唉呀呀,何必把话说那么重,只要稍微提点一下下就好了。

“放心,我保证她平安无事。”

孙梦瑕瞎了,暂时的。

她肩上的伤没有问题,只是眼睛中毒,需要一段时间才能重见天明,不过段水瑶已保证她不会有事,这才让他安心。

……安心?

有多久了?

除了之前系在他手腕上的链子之外,有多久他心底都没有更重要的事物来填补?

身为杀手,从小他便被教育成心底除了自己,除了任务以外不可再装下任何东西,人事物都不可,一旦无心才能活命,为了活下去,他记住了,从此内心只有自己,甚至是一块长大的同辈,对他来说也是敌人。

天下楼并非遮风挡雨的地方,这是杀人不眨眼的地府。

这里没有任何情谊,只有任务,一旦出错,随时有人能够取代,所有人也在虎视眈眈,等着看他从高处跌落。

他自然也无须去担负旁人的生死,无论是谁,是生是死都与他无关……除了眼前的她。

起初,她特别的行事作风便引起他的注意,本想试出她的真心,看过太多人,生死关头上总会露出真正的本性,然而这丫头竟是始终如一,绝不会改变自己的新年,着实令他惊艳不已。

尤其,他始终记得上回她说过的那句话——

行云,我想保护的人——是你。

这是头一次有人义无反顾只为保护他。

纵使他心残如兽,也无法不为这句话感到心动,她真的是为了自己且别无所求。

从来不希冀身边有人陪伴,反正一个人行走江湖更安全,不过最近他竟动了想要多一个人作陪的念头,如果是她,应该会让他安心。
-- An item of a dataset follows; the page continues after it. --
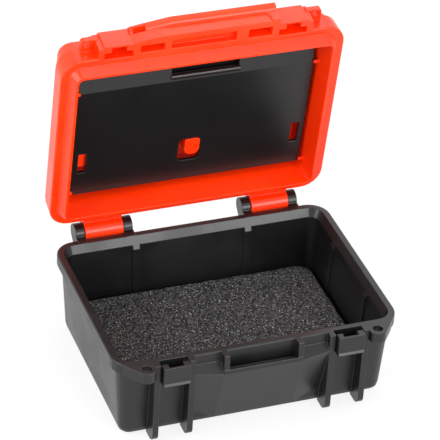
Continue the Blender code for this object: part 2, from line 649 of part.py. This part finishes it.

如今,心底多了一个人,他感受到的是前所未有的平静踏实。

若说进入天下楼是他人生第一次改变,离开是第二次,那么认识孙梦瑕便是第三次了。

他握住孙梦瑕的收,嘴角浅浅上扬。

而且更重要的是,因为她的个性认真,他也很喜欢逗她,似乎还逗上瘾了。

原来找到一个让自己愿意分心重视的人,感觉还不坏。

“我怎可能会需要你保护……傻丫头。”

她也瞎了吗?

风行云居然在笑,啧啧,太诡异了。看来孙梦瑕还真有点本事,竟然能让这没心没肝没血没泪的男人露出笑容,真是破天荒的头一遭。

看来,她和风行云应该是不必再遵守爷爷那个无聊的约定了。

“谷主,您不怕招来杀身之祸吗?”苍鹜站在段水瑶身后,冷冷地问。

“呵,怕的话就不敢站在这儿了,孙梦瑕没醒过来之前,我肯定是不会出事。”段水瑶说完,转身离开,身后的苍鹜亦步亦趋。“太卫,我晓得你对风行云不满意,坦白说他入主千梅谷,我也是百般不情愿,无奈这是爷爷所说,身为孙儿自当遵守,不过这会儿看来,应该是没问题了,所以,你也别再去找风行云的麻烦,他可是比毒还要毒上千倍的人。”

“只要他别再打千梅谷的主意,我断是不会无聊去找上他。”他一心认定普天之下,除了眼前的段水瑶,谁都没有资格担任千梅谷的谷主。

段水瑶听完,忍不住叹了口气,拍拍苍鹜的肩膀。“我就知道你对我最忠心了。”

“谷主话中有话,不如直说了把。”

“虽然我手上已有“花无夜”,不过仍未获得“花无夜”的种子,实为可惜。”原本气愤爷爷的恣意妄为,结果她对“花无夜”也难以放下。

苍鹜凝视着段水瑶娇美的容貌,露出一抹宠溺的笑容。“我会帮谷主拿到。”

不计任何代价,他都会完成段水瑶的心愿。